---------- Dataset excerpt ----------
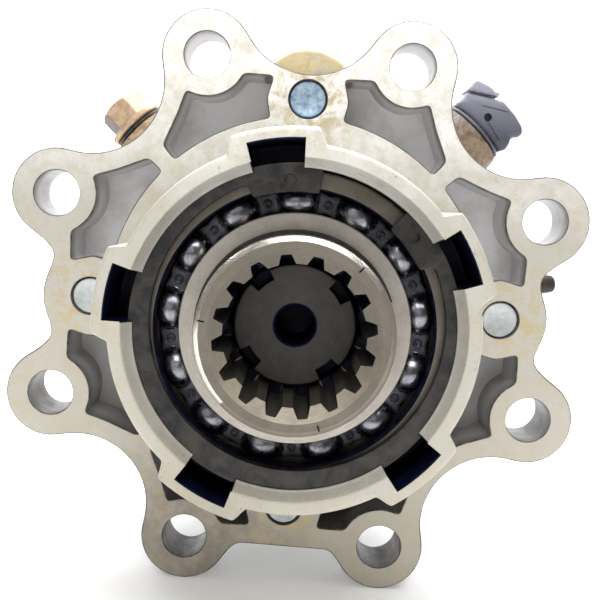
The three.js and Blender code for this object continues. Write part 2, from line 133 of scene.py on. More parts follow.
def circle(r, steps, centre=(0, 0)):
    return arc(r, 0, 360 * (steps - 1) / steps, steps - 1, centre)


def area(points):
    pairs = zip(points, points[1:] + points[:1])
    return sum(a[0] * b[1] - b[0] * a[1] for a, b in pairs) / 2


def rounded(points, r, steps=4, sharp_deg=25):
    """The closed outline with each corner that bends more than sharp_deg turned with an arc."""
    found = []
    n = len(points)
    for i, p in enumerate(points):
        corner = Vector(p)
        before = Vector(points[i - 1]) - corner
        after = Vector(points[(i + 1) % n]) - corner
        if before.length < 1e-6 or after.length < 1e-6:
            found.append(p)
            continue
        inside = before.angle(after)
        if math.pi - inside < math.radians(sharp_deg):
            found.append(p)
            continue
        reach = min(r / math.tan(inside / 2), before.length * 0.45, after.length * 0.45)
        start = corner + before.normalized() * reach
        end = corner + after.normalized() * reach
        for k in range(steps + 1):
            t = k / steps
            found.append(tuple((1 - t) ** 2 * start + 2 * t * (1 - t) * corner + t * t * end))
    return found


def grown(points, distance):
    """The closed outline moved outwards by a distance, or inwards by a negative one."""
    if abs(distance) < 1e-9:
        return list(points)
    side = 1 if area(points) > 0 else -1
    found = []
    n = len(points)
    for i, p in enumerate(points):
        a, b, c = Vector(points[i - 1]), Vector(p), Vector(points[(i + 1) % n])
        first, second = (b - a).normalized(), (c - b).normalized()
        n1, n2 = Vector((first.y, -first.x)), Vector((second.y, -second.x))
        middle = (n1 + n2).normalized()
        stretch = 1 / max(0.5, middle.dot(n1))
        found.append(tuple(b + middle * side * distance * stretch))
    return found


def inset(points, distance):
    """The closed outline moved inwards a little at a time, so that its tight corners stay clean."""
    steps = max(1, math.ceil(distance / 0.25))
    for _ in range(steps):
        moved_in = [Vector(p) for p in grown(points, -distance / steps)]
        n = len(moved_in)
        points = [
            tuple((moved_in[i - 1] + 6 * p + moved_in[(i + 1) % n]) / 8) for i, p in enumerate(moved_in)
        ]
    return points


# ---------- pieces ----------


def new_object(name, data):
    made = bpy.data.objects.new(name, data)
    bpy.context.scene.collection.objects.link(made)
    return made


def clean_mesh(name, verts, faces):
    """A closed mesh in the row frame from train coordinates, with its normals facing out."""
    mesh = bpy.data.meshes.new(name)
    mesh.from_pydata([TRAIN_TO_ROW @ Vector(v) * MM for v in verts], [], faces)
    bm = bmesh.new()
    bm.from_mesh(mesh)
    bmesh.ops.remove_doubles(bm, verts=bm.verts, dist=1e-6)
    bmesh.ops.dissolve_degenerate(bm, edges=bm.edges, dist=1e-7)
    bmesh.ops.recalc_face_normals(bm, faces=bm.faces)
    bm.to_mesh(mesh)
    bm.free()
    return mesh


def carved(mesh, cuts):
    """The mesh with solids cut out of it."""
    whole = new_object("whole", mesh)
    cutters = []
    for solid in cuts:
        cutter = new_object("cutter", clean_mesh("cutter", *solid))
        cutters.append(cutter)
        cut = whole.modifiers.new("cut", "BOOLEAN")
        cut.operation = "DIFFERENCE"
        cut.solver = "EXACT"
        cut.object = cutter
    bpy.context.view_layer.update()
    result = bpy.data.meshes.new_from_object(whole.evaluated_get(bpy.context.evaluated_depsgraph_get()))
    for used in [whole, *cutters]:
        bpy.data.objects.remove(used)
    return result


def place(name, solid, body, slot, looks, replaces=(), sharp_deg=32, face_looks=None, cuts=()):
    """A mesh piece from a solid, which is its verts in train millimetres and its faces.

    looks are its materials, and face_looks(centre, normal) picks one for each face."""
    mesh = clean_mesh(name, *solid)
    if cuts:
        mesh = carved(mesh, cuts)
    bm = bmesh.new()
    bm.from_mesh(mesh)
    limit = math.radians(sharp_deg)
    for edge in bm.edges:
        edge.smooth = len(edge.link_faces) == 2 and edge.calc_face_angle(0) < limit
    for face in bm.faces:
        face.smooth = True
        if face_looks:
            back = TRAIN_TO_ROW.transposed()
            face.material_index = face_looks(back @ face.calc_center_median() / MM, back @ face.normal)
    bm.to_mesh(mesh)
    bm.free()
    piece = new_object(name, mesh)
    for look in looks:
        mesh.materials.append(look)
    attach(piece, body)
    if replaces:
        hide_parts(*replaces)
    flat = piece.modifiers.new("flat_faces", "WEIGHTED_NORMAL")
    flat.keep_sharp = True
    return piece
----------
| Exercise requirements |
Give again only the lines of the material above that run from the one with "attach(piece, body)" through the end, both included, exactly as they appear.

| Result of the task |
    attach(piece, body)
    if replaces:
        hide_parts(*replaces)
    flat = piece.modifiers.new("flat_faces", "WEIGHTED_NORMAL")
    flat.keep_sharp = True
    return piece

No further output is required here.